Map of Ohio showing the forested areas
This photograph is an illustration of the forest areas in Ohio in 1936. It was created by the Ohio Writers’ Project of the Works Progress Administration.
1857 Ohio Railroad Map
1857 Ohio railroad and township map depicting the railroad routes, Ohio counties, and townships in each county of Ohio.
Map of Ohio showing the topography of the state
This is a photograph of the State of Ohio topography in 1936. It was created by the Ohio Writers’ Project of the Works Progress Administration.
Underground Railroad Routes in Ohio map
This is a photograph of a map of the Underground Railroad in Ohio, showing the stations where fugitive slaves were assisted in their flight. The map was created by the Ohio Writers’ Program of the Work Projects Administration in 1936.
1832 Map of Ohio
1832 colored map of Ohio showing counties, towns, roads, and canals.
1870 County Map of Ohio and Indiana
1870 map of Ohio and Indiana with counties.
Kent State University campus map, 1986
There were no major changes to the campus map except for the renaming of several buildings. This map is from the Campus Map Collection.
Zanesville, Ohio 1936 Map
This is a photograph of a map of Zanesville, Ohio in 1936. It was created by the Ohio Writers’ Program of the work Projects Administration for possible use in the Ohio Guide.
United States relief map
1899 relief map shows political boundaries and elevations.
Map VI United States 1877
1877 political map of the United States, showing state/territory boundaries and some topographic details.
Insurance maps of Cleveland, Ohio (Sanborn, 1886) V. 2
Sanborn maps are detailed maps of cities and towns, and helped fire insurance assess liability.
- Analyze a Map worksheet, https://www.archives.gov/files/education/lessons/worksheets/map_analysis_worksheet_novice.pdf, National Archives and Records Administration: Worksheet for novice/younger/ESL students asks general questions to explore and analyze map.
- Analyze a Map worksheet, https://www.archives.gov/files/education/lessons/worksheets/map_analysis_worksheet.pdf, National Archives and Records Administration: Worksheet for intermediate/secondary students asks general questions to explore and analyze maps.
- Getting Started with Maps in the Classroom, https://blogs.loc.gov/teachers/2012/02/getting-started-with-maps-in-the-classroom/, Library of Congress: Blog post provides ideas and resources for using maps in the classroom.
- Historic Maps in K-12 Classrooms, https://publications.newberry.org/k12maps/, The Newberry Library: A set of maps and related activities to help K-12 teachers use maps in the classroom. Covers several topics and lesson plans designed to accommodate four age groups.
- Introduction to the Sanborn Map Collection, https://www.loc.gov/rr/geogmap/sanborn/san4a1.html, Library of Congress: Overview of Sanborn maps, including what they are and how to interpret them.

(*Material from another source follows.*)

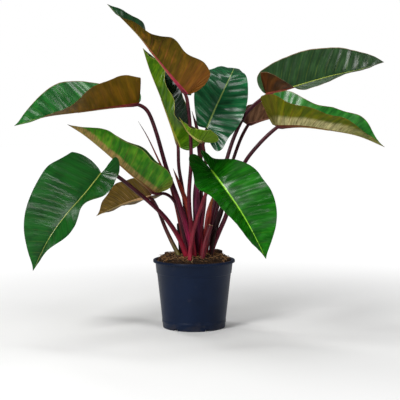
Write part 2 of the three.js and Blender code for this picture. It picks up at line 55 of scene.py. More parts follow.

- Teaching with Maps, http://www.nea.org/tools/teaching-with-maps.html, National Education Association: Lesson plans, classroom activities and resources featuring maps. Covers grades K-12.
- Compare the 1901 Railroad Map of Ohio, 1939 Ohio Highway Map and Map of Ohio showing the forested areas. What information do they provide? How are they similar? How are they different? Describe a time when you would use one of these maps over another.
- Compare the 1832 Map of Ohio and the 1857 Ohio Railroad Map. Are there locations on one map that aren’t on another? Which ones, and why do you think that is?
- What does the Underground Railroad Routes in Ohio map tell you about the paths runaway slaves took to reach freedom in the northern United States or Canada? Which areas of the state were the most active?
- Look at the 1870 County Map of Ohio and Indiana and find the city or county where you live. Describe where your city or county is in relationship to Cleveland, Cincinnati, Columbus, Toledo and/or Marietta using cardinal directions.
- How does the Kent State University campus map, 1986 differ from some of the other maps in this primary source set?
- View the Zanesville, Ohio 1936 map. What can you learn from a city map versus a state or country map? What are the specific things, including points of interest, you can learn about Zanesville from this map?
- Is the Map of Ohio showing the topography of the state a physical or political map? What does it show you about Ohio?
- What do the different colors on the United States relief map mean? How do you know this? How does Ohio compare with Florida and Colorado?
- Does the Map VI United States 1877 look different from modern maps of the United States? How? Why do you think that is?
- Review the Insurance maps of Cleveland, Ohio (Sanborn, 1886) V. 2. What do the different colors indicate? Why would this information be important or helpful for insurance companies?
- Have students draw maps of a location of their choosing (e.g. bedroom, house, neighborhood, school, state, etc.). Depending on their grade level, ask them to include cardinal directions, a key, and alphanumeric grid that allows them to describe and/or point to different areas in their map. The instructor may choose to create a classroom map either with the class or before class as an example handout.
- Have students select a map and either independently or in groups, complete the NARA Analyze a Map worksheet. Extension: Ask students to find maps on DPLA not included in primary source set to analyze.
- Ask students to review each map and identify its type: political, physical, road, other. Ask them to explain the reasoning behind their answer.